Neil Hodgson, the world superbike champion, made his debut on Ducati's 207mph MotoGP bike in a test session. Wearing all-black leathers to match the all-black bike, Hodgson completed around 20 laps in sunny but chilly conditions on the Ricardo Tormo circuit.
"The power delivery is so progressive," he said. "The brakes are difficult to get used to because they're carbon fibre rather than the steel ones on my superbike. It doesn't feel like my bike yet, but I'm looking forward to doing more laps and getting settled into it. If I can achieve that by the end of this week, I'll be very happy."
Hodgson, 30, has switched to the premier MotoGP class for prototype motorcycles only three months after clinching the World Superbike title for showroom-based models in the Netherlands.
The Italian Ducati company has placed him in a new satellite team run by the Spaniard Luis d'Antin, a former grand prix rider.
"I am really honoured to have the World Superbike champion in my team," D'Antin said. "I believe that we can aim for a place in the top five of the championship by the end of the 2004 season."

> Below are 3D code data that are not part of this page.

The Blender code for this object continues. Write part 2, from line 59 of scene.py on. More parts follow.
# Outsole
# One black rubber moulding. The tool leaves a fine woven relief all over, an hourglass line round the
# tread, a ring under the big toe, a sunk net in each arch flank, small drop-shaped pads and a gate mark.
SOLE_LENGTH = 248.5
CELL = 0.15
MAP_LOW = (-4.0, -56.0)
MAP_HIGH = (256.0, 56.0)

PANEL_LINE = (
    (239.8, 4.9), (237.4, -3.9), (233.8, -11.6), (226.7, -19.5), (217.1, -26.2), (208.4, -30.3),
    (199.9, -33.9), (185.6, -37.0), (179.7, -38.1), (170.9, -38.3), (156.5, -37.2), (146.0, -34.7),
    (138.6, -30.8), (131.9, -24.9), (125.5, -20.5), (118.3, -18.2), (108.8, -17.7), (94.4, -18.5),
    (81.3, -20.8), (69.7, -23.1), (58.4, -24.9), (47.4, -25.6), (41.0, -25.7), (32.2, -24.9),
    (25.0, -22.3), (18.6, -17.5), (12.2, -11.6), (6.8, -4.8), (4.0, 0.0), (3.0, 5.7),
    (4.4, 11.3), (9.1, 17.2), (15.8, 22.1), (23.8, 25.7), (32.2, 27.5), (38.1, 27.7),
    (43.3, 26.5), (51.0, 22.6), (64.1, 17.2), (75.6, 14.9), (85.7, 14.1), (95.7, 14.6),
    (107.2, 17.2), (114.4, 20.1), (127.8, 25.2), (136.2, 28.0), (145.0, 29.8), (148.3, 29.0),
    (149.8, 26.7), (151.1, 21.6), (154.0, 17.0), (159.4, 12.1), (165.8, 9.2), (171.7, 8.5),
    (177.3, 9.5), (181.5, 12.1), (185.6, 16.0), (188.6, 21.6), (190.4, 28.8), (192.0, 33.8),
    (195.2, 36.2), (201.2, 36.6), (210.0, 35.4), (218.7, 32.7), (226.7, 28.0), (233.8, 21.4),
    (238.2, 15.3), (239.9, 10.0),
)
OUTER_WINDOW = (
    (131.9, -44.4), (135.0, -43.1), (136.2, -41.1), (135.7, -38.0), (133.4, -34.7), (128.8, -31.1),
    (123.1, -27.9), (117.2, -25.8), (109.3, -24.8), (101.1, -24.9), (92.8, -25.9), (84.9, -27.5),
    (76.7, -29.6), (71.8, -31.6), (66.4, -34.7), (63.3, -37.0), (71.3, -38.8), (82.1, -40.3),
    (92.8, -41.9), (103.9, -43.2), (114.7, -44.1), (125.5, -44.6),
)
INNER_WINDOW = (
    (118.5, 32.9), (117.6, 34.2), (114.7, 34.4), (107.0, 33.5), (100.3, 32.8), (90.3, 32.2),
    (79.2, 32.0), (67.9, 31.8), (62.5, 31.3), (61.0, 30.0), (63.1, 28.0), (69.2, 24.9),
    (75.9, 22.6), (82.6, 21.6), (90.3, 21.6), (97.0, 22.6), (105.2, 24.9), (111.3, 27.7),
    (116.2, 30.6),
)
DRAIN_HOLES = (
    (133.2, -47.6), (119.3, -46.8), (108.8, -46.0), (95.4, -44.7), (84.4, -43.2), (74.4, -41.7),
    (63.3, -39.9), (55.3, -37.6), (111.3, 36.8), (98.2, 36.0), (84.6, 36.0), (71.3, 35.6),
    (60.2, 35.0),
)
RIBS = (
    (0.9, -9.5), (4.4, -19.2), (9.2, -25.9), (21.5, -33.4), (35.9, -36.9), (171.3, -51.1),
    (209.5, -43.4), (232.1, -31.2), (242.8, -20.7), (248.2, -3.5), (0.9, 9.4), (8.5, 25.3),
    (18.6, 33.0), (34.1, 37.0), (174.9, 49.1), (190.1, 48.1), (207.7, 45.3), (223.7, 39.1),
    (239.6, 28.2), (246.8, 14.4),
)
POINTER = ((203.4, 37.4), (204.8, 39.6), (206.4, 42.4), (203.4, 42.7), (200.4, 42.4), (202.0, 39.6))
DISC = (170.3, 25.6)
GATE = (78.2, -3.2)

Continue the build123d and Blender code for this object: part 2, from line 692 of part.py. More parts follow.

D'Antin has also recruited Hodgson's team-mate from the 2003 Superbike championship, the Spanish rider Ruben Xaus, who finished as runner-up to the Briton. But D'Antin said: "Just because Xaus is a Spaniard in a Spanish team, he will not get preferential treatment. We are an international organisation, and English is our working language. Both riders will get the same opportunities."
But he warned: "If one rider builds a significant points advantage over the other, obviously he will take preference in our decisions."
Hodgson will start his attack on the MotoGP series at the first round in South Africa on 18 April. The D'Antin team is organising 14 days of tests in Australia, Malaysia and Europe to allow Hodgson and Xaus to familiarise themselves with the 990cc V4-cylinder bikes.
The British Superbike champion, Shane Byrne, who has also graduated to the MotoGP series, had his second test session on his three-cylinder Aprilia here.
"The track's really slippery, so we can't push too hard," he said. "But it's good to get laps in so that I can get used to the bike."
Yesterday was the first day of a three-day multi-teams testing session which also included Proton's Kurtis Roberts and Nobu Aoki, Telefonica MoviStar Honda's Colin Edwards and Sete Gibernau, Camel Pramac Pons' Max Biaggi and Pramac Honda's Shinichi Itoh, testing tires for Bridgestone. Ducati featured Loris Capirossi and Troy Bayliss.